Brunhilda is one of those people that plays life like a chess game. It is not a ladder you climb. It is not a journey you take. It is a competition. And you can't play unless there is an opponent.

Brunhilda was really quite skilled at her chess game, I'll give her that. She plotted and wreaked havok in ways that I would never have imagined. For example, my boss pulled me into his office one afternoon and said, "Polly, it has come to my attention that you and I have been having an affair." I stared at him for a moment, nonplussed. When I found my voice I said, "Well...I hope I was good."

4 comments:

Anonymous said...

Thank you Polly, and I say this in the nicest possible way, for giving me yet another must-read blog!!! I read her whole post, and will go back and look around later! :-)

Anonymous said...

lol poll... i think u just described me concisely in a paragraph.

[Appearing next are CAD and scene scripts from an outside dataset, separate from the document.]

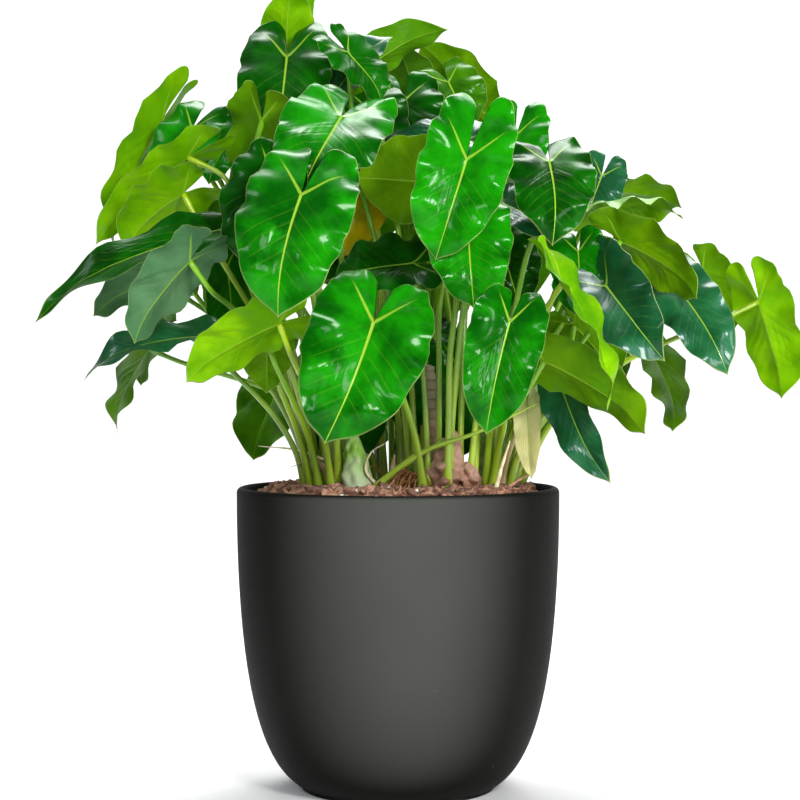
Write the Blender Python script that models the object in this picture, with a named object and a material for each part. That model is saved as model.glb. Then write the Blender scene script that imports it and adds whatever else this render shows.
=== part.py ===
"""A philodendron in a dark egg-shaped cover pot: Blender script, metres, Z up.

The origin is the centre of the pot's flat underside. The front of the plant faces -Y.
Each leaf is one closed body, its stalk and its heart-shaped blade together.
"""
import math

import bmesh
import bpy
import numpy as np

# ---------------------------------------------------------------- driving dimensions
RIM_WIDTH = 0.280
POT_HEIGHT = 0.262
FOLIAGE_WIDTH = 0.670
WALL = 0.0065
STALK_RADIUS = 0.0027
GAP = 0.0003

# ---------------------------------------------------------------- sizes worked out from them
CM = FOLIAGE_WIDTH / 67
RIM_RADIUS = RIM_WIDTH / 2
FOOT_RADIUS = 0.60 * RIM_RADIUS
FOOT_HEIGHT = 0.0135 * POT_HEIGHT
RIM_ROUND = 0.7 * WALL
FLOOR = 0.045 * POT_HEIGHT
GROW_WALL = 0.002
GROW_TOP = 0.955 * POT_HEIGHT
GROW_LIP = 0.0018
GROW_RADIUS = RIM_RADIUS - WALL - 0.006
SOIL_TOP = POT_HEIGHT
SOIL_EDGE = 0.94 * POT_HEIGHT
SOIL_RADIUS = GROW_RADIUS - GROW_WALL - GAP
PLATEAU = 0.89 * SOIL_RADIUS
BASE_LEVEL = SOIL_TOP + GAP

POT_SIDES = 36
STALK_SIDES = 5
ROUTE_POINTS = 7
HUB = 1.6 * STALK_RADIUS
BLADE_HALF = 0.0006
HUB_HALF = 0.0011
CROWN = 0.0016
BLADE_CLEAR = 0.0085
STALK_CLEAR = 2.5 * STALK_RADIUS
MIXED_CLEAR = STALK_RADIUS + 0.0045

# ---------------------------------------------------------------- colours
TONES = {
    "glossy": ((0.010, 0.130, 0.008), 0.22),
    "dark": ((0.006, 0.062, 0.008), 0.25),
    "olive": ((0.100, 0.190, 0.012), 0.45),
    "lime": ((0.260, 0.420, 0.020), 0.35),
    "slate": ((0.030, 0.110, 0.060), 0.28),
    "faded": ((0.620, 0.540, 0.240), 0.60),
}

# ---------------------------------------------------------------- canes
# name: (place right of the pot's axis, place behind it, radius, height), in centimetres
CANES = {
    "left": (-4.5, 0.5, 1.3, 5.5),
    "centre": (3.6, -2.6, 1.1, 8.0),
    "right": (7.4, 1.0, 1.1, 5.0),
    "back": (0.5, 5.6, 1.2, 6.0),
}

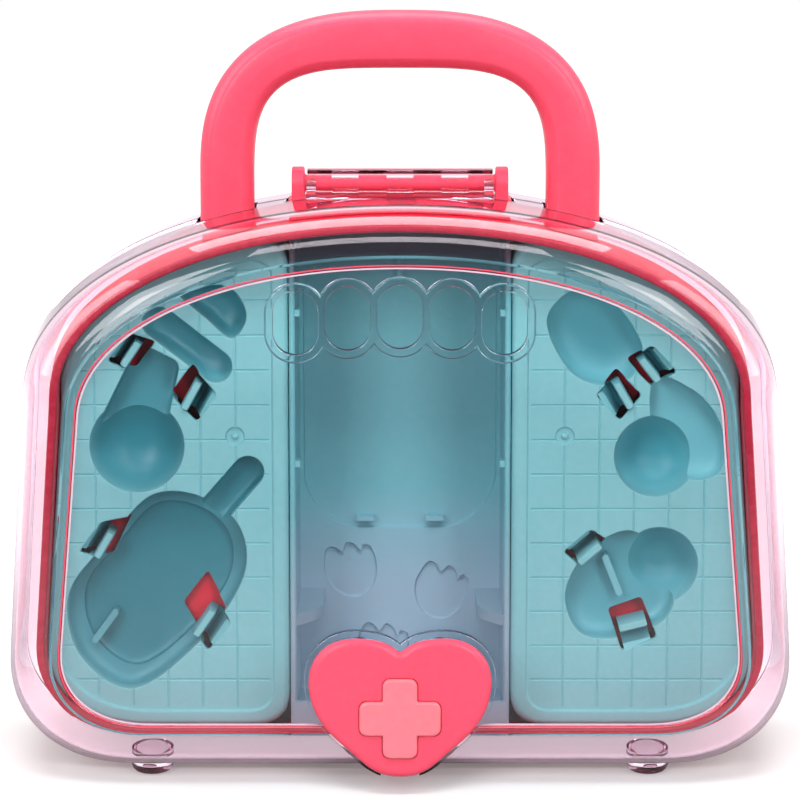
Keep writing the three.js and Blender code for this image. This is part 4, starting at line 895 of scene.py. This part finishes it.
# %% Clips
LEFT_CLIPS = [
    ([(-88.9, 145.9), (-80.4, 143.2), (-87.8, 133.2), (-96.6, 136.5)],
     (-86.3, 142.5, -91, 135.5), -4.8),
    ([(-68.9, 135.2), (-60.5, 125.5), (-67.2, 116.1), (-76, 125.5)],
     (-66.7, 129.2, -71.1, 121.2), 6.5),
    ([(-99.4, 82.4), (-106.9, 72.2), (-96.5, 69.5), (-89.4, 84.4)],
     (-96.2, 78.6, -100.6, 71.1), -5.3),
    ([(-64.7, 63.6), (-73.2, 52.7), (-64.3, 38.3), (-56.5, 47.9)],
     (-62.8, 52, -67.9, 44.5), 6.6)]
RIGHT_CLIPS = [
    ([(83, 141.9), (91.4, 132.9), (83.2, 127.9), (75.2, 136.2)],
     (79.8, 136.9, 84.8, 130.5), 5.8),
    ([(71.9, 133.2), (79.9, 125.2), (72.8, 116.5), (64.7, 125.2)],
     (71.6, 128.9, 76, 121.5), -6.2),
    ([(63.5, 80), (69.6, 75.9), (61, 66.7), (54.3, 72.2)], (66.3, 74.5, 60, 69.1), -5.8),
    ([(69.9, 51), (81.2, 55.1), (86, 43.1), (74.3, 38.3)], (73.6, 46.5, 81.9, 48.6), -7.0)]
print(len(LEFT_CLIPS) + len(RIGHT_CLIPS), "clips")

# %% [markdown]
# ## Coral tub
# The tub is the core of the case. It shows as a coral band round the trays, so its front rim
# is rounded. The mould is spark-eroded, and the wall has a fine grain that glitters. A stop
# stands on its back wall behind each clip, and shows deep red through the clip's slot, in the
# fuller red that is painted on the tub's inside for light bounced between its red walls.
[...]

I jus guess we cant see anyone acheiving more than us.. its my one and only driving force.. without competition, yech!geez no wonder im such a slob these days.. i hang around bumz :)

Anonymous said...

Polly, I'm sure you were spectacular... aren't you always?

Thanks for the *snork*!

Anonymous said...

I hate people like that, Polly. I am very competitive in certain ways but even though I'm more of a loner than a team player I hate dealing with people like Brunhilda. It saps all of your energy having to deal with their machinations. (How's that for a fun word?)